:: Available data ::
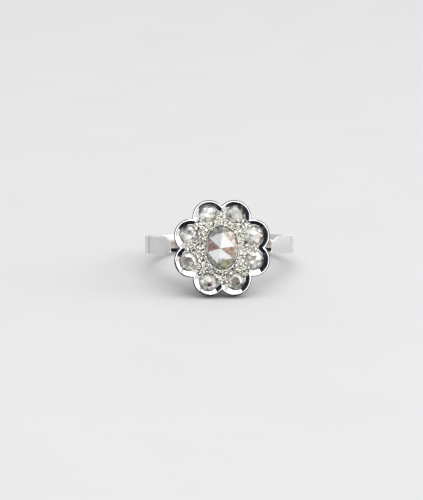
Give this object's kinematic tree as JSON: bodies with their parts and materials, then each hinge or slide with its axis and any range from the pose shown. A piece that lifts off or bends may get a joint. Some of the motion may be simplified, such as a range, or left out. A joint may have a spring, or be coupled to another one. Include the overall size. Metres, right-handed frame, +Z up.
{
  "type": "cluster ring",
  "caption": "White metal finger ring with a scalloped flower head: an oval rose-cut stone ringed by smaller round ones, on a plain flat-shouldered band.",
  "frame": {"origin": "middle of the finger hole, on its axis", "axes": "+X across the finger, the picture's right; -Y out through the head, which leans back a little; +Z up, with the ring lying on its side"},
  "size_m": [0.02, 0.0242, 0.0123],
  "materials": {
    "white_gold": "polished white gold",
    "diamond": "rose cut, faint grey-green tint"
  },
  "bodies": {
    "root": {"ring_setting": "white_gold", "centre_stone": "diamond", "petal_stone_1": "diamond", "petal_stone_2": "diamond", "petal_stone_3": "diamond", "petal_stone_4": "diamond", "petal_stone_5": "diamond", "petal_stone_6": "diamond", "petal_stone_7": "diamond", "petal_stone_8": "diamond"}
  },
  "joints": []
}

:: Exercise prompt ::
Reproduce all of the material above word for word.

:: Written answer ::
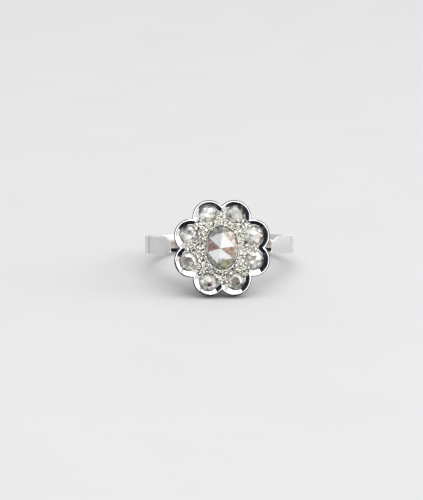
Give this object's kinematic tree as JSON: bodies with their parts and materials, then each hinge or slide with its axis and any range from the pose shown. A piece that lifts off or bends may get a joint. Some of the motion may be simplified, such as a range, or left out. A joint may have a spring, or be coupled to another one. Include the overall size. Metres, right-handed frame, +Z up.
{
  "type": "cluster ring",
  "caption": "White metal finger ring with a scalloped flower head: an oval rose-cut stone ringed by smaller round ones, on a plain flat-shouldered band.",
  "frame": {"origin": "middle of the finger hole, on its axis", "axes": "+X across the finger, the picture's right; -Y out through the head, which leans back a little; +Z up, with the ring lying on its side"},
  "size_m": [0.02, 0.0242, 0.0123],
  "materials": {
    "white_gold": "polished white gold",
    "diamond": "rose cut, faint grey-green tint"
  },
  "bodies": {
    "root": {"ring_setting": "white_gold", "centre_stone": "diamond", "petal_stone_1": "diamond", "petal_stone_2": "diamond", "petal_stone_3": "diamond", "petal_stone_4": "diamond", "petal_stone_5": "diamond", "petal_stone_6": "diamond", "petal_stone_7": "diamond", "petal_stone_8": "diamond"}
  },
  "joints": []
}